I've walked into homes — not Icon's — where the equipment was correctly sized but nobody balanced the system at completion. The owners moved in with the wrong air patterns and lived with cold rooms and noisy supply registers for years before anyone connected the comfort complaints to the missing commissioning step. It's the small step that prevents the big regret, and it costs almost nothing relative to the equipment it commissions.
Choosing a mechanical designer
The mechanical designer for a Step 3 + EL-4 Burnaby custom home is doing more than picking equipment. They produce the F280-12 calculation, design the duct and HRV distribution, select the heat pump and HRV based on the calculation, coordinate with the energy advisor on the Step Code energy model, write the commissioning protocol, and review the installer's work in the field.
The right designer has done this on Burnaby and Vancouver custom homes in the current code era. The flags I watch for: oversized equipment proposals, exhaust-only ventilation specs, no mention of commissioning. Each one tells me the designer hasn't updated their methods since Step Code arrived.
Five questions to ask when the mechanical schematic comes back
When the mechanical schematic lands on your desk:
- Where's the CSA F280-12 calculation, and what design temperatures did you use?
- What's the heat pump's rated capacity at -10°C, not just at 8°C?
- Is the HRV ducted independently or sharing the heat pump's ductwork?
- What's the commissioning plan and who does it?
- How will the system be controlled — single thermostat, zoned controls, smart-home integration?
For the envelope side of the same conversation, our companion piece on Step Code Step 5 covers the airtightness and thermal envelope decisions that drive heat pump sizing. For the long-term durability conversation, why we don't believe in builder-grade is where I lay out our take on equipment and material selection.
If you're holding a mechanical proposal for a Burnaby, Vancouver or Coquitlam custom home and want a second read before you sign off, send it through. The drawings are technical, but the questions a homeowner needs to ask are accessible — I'll walk through them with you on a call.
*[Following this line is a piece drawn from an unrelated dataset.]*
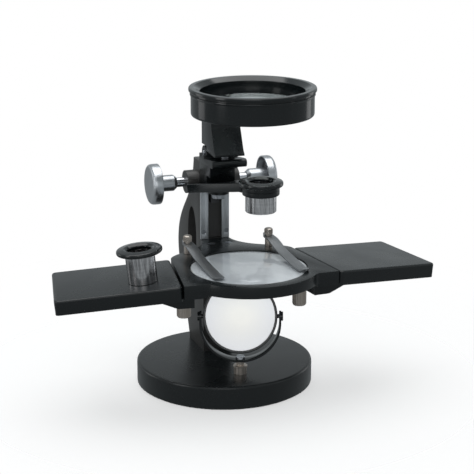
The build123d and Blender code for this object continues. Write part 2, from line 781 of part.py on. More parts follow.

Frequently asked questions
Are heat pumps required in new BC homes in 2026? Heat pumps are not explicitly mandated by name, but Burnaby's Step 3 + EL-4 code requirement makes them the practical default for new residential construction. EL-4 effectively rules out fossil-fuel space-heating and water-heating equipment, and a sealed envelope without mechanical ventilation is not code-compliant. In practice, virtually every new custom home permitted in Burnaby in 2026 uses a cold-climate heat pump as the primary heating and cooling system.
What size heat pump does a Burnaby custom home need? Sizing follows a CSA F280-12 heat load calculation specific to the home — wall insulation, window U-factors, infiltration rate, and local design temperatures. On a Step 3 + EL-4 envelope, the calculated heating load typically comes in well below what a rule-of-thumb square-footage estimate would suggest, because the high-performance envelope does more work. A properly sized 2–3 ton unit frequently handles the full load without backup. Any mechanical designer who quotes a size without a CSA F280-12 calculation is guessing.
What is an HRV and why is it required in a BC custom home? An HRV (heat-recovery ventilator) supplies fresh air to bedrooms and living spaces and exhausts stale air from kitchens and bathrooms, recovering the heat from the outgoing stream. It's required in new BC homes because airtight envelopes — mandated by the Step Code — cannot ventilate naturally. Without an HRV, a sealed home accumulates CO₂, VOCs, and moisture from occupants and cooking. The HRV is sized to the home's occupancy load and runs continuously at low flow, with boost modes for showers and cooking.
Should I choose an HRV or ERV for a Burnaby home? For most Burnaby custom homes, an HRV is the right choice. The west coast's mild humidity year-round doesn't require the moisture transfer that an ERV provides. In mid-winter, an ERV can retain enough indoor humidity to increase condensation risk on cold surfaces. ERVs are more appropriate for drier interior climates (the Fraser Valley in summer) or very airtight homes with high occupant density. The mechanical designer makes this call per project based on the specific climate zone and occupancy model.
What is commissioning and why does it matter for a heat pump and HRV system? Commissioning is the formal process of measuring airflow at every supply and exhaust grille, adjusting dampers to match the design intent, and documenting the result. It's required on Step Code compliant homes in BC. Without commissioning, the mechanical equipment may be correctly sized but the distribution network may deliver air unevenly — producing cold rooms, noisy registers, or humidity imbalances. Commissioning happens near the end of construction alongside the blower-door airtightness test.